*Exercise directions*
Reproduce each line bearing the word "joints".

*Supplied data*
--- start ---

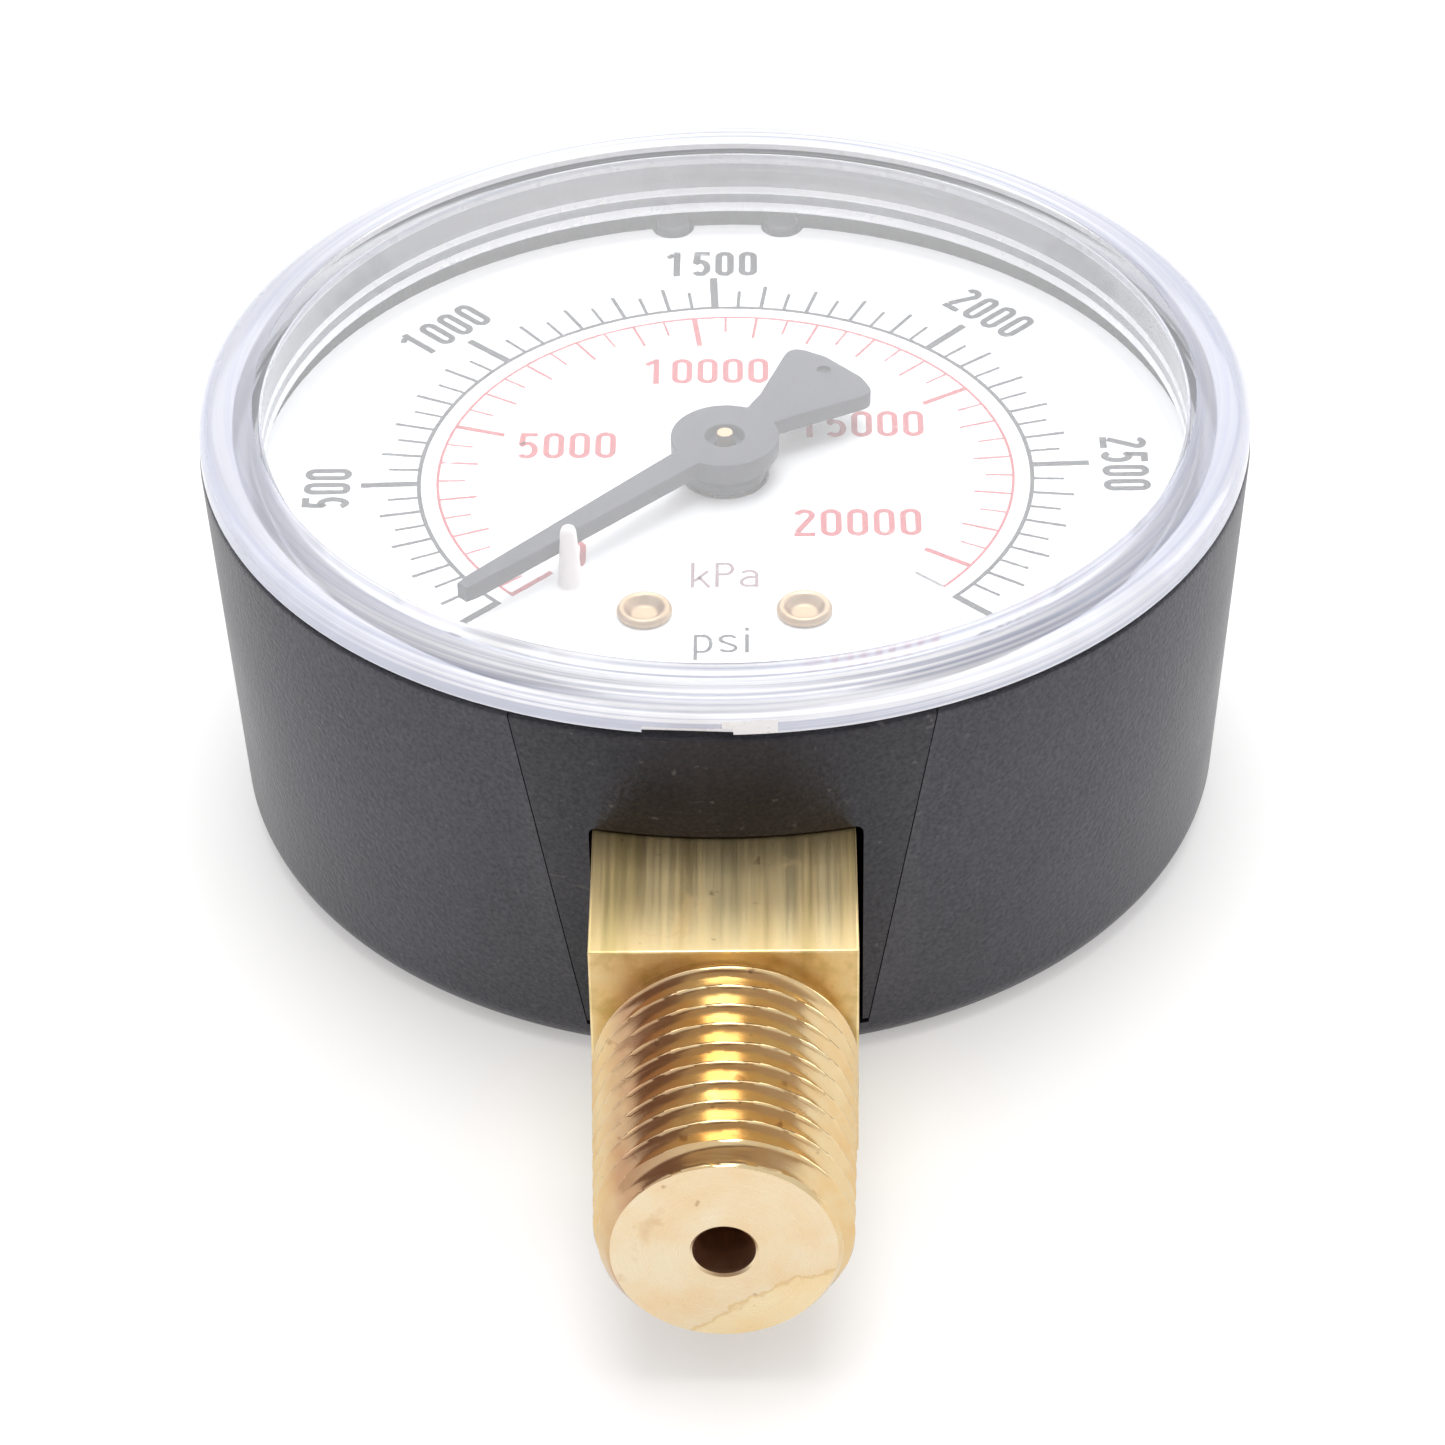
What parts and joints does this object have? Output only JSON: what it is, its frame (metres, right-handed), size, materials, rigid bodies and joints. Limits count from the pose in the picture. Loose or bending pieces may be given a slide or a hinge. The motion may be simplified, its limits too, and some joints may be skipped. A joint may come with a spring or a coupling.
{
  "type": "pressure gauge",
  "caption": "Round dial pressure gauge: black plastic case, clear snap-in lens, pointer on a sprung gear movement, and a threaded brass bottom stem with wrench flats.",
  "frame": {"origin": "middle of the case's flat back, on the pointer's axis", "axes": "+Z along the pointer's axis, out of the dial; the stem points along -Y; +X is to the right for a reader of the dial"},
  "size_m": [0.0596, 0.0833, 0.026],
  "materials": {
    "abs_black": "fine-grained black ABS",
    "clear_polycarbonate": "clear moulded polycarbonate",
    "dial_white": "satin white plastic",
    "pointer_black": "moulded black plastic",
    "brass": "machined brass",
    "bronze": "drawn phosphor bronze",
    "steel": "turned steel"
  },
  "bodies": {
    "frame": {"case": "abs_black", "stem_wedge": "abs_black", "lens": "clear_polycarbonate", "dial": "dial_white", "dial_eyelet_left": "brass", "dial_eyelet_right": "brass", "dial_spacer_left": "brass", "dial_spacer_right": "brass", "socket": "brass", "movement_bottom_plate": "brass", "movement_top_plate": "brass", "pillar_1": "brass", "pillar_2": "brass", "pillar_3": "brass", "pillar_screw_1": "steel", "pillar_screw_2": "steel", "pillar_screw_3": "steel", "mount_screw_1": "steel", "mount_screw_2": "steel", "hairspring_stud": "brass", "hairspring": "bronze", "bourdon_tube": "bronze"},
    "pinion": {"pinion_arbor": "brass", "pointer": "pointer_black", "pointer_bushing": "pointer_black", "hairspring_collet": "brass"},
    "sector": {"sector_gear": "brass", "sector_arbor": "steel", "link_pin_sector": "brass"},
    "link": {"link": "steel"},
    "tube_tip": {"tube_tip": "brass", "link_pin_tip": "brass"}
  },
  "joints": [
    {"name": "sector_swing", "type": "hinge", "parent": "frame", "child": "sector", "pos_m": [-0.00885, 0, 0.0128], "axis": [0, 0, 1], "range_deg": [0, 45]},
    {"name": "pointer_spin", "type": "hinge", "parent": "frame", "child": "pinion", "pos_m": [0, 0, 0.0128], "axis": [0, 0, -1], "range_deg": [0, 270], "deforming": ["hairspring"]},
    {"name": "link_swing", "type": "hinge", "parent": "sector", "child": "link", "pos_m": [-0.01106, 0.00093, 0.0116], "axis": [0, 0, -1], "range_deg": [0, 35.58]},
    {"name": "tube_uncoil", "type": "hinge", "parent": "frame", "child": "tube_tip", "pos_m": [0, 0, 0.0121], "axis": [0, 0, 1], "range_deg": [0, 9.51], "deforming": ["bourdon_tube"]}
  ],
  "couplings": [
    {"joint": "pointer_spin", "follows": "sector_swing", "ratio": 6},
    {"joint": "link_swing", "follows": "sector_swing", "ratio": 0.79067},
    {"joint": "tube_uncoil", "follows": "sector_swing", "ratio": 0.21133}
  ]
}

--- end ---

*The response*
What parts and joints does this object have? Output only JSON: what it is, its frame (metres, right-handed), size, materials, rigid bodies and joints. Limits count from the pose in the picture. Loose or bending pieces may be given a slide or a hinge. The motion may be simplified, its limits too, and some joints may be skipped. A joint may come with a spring or a coupling.
  "joints": [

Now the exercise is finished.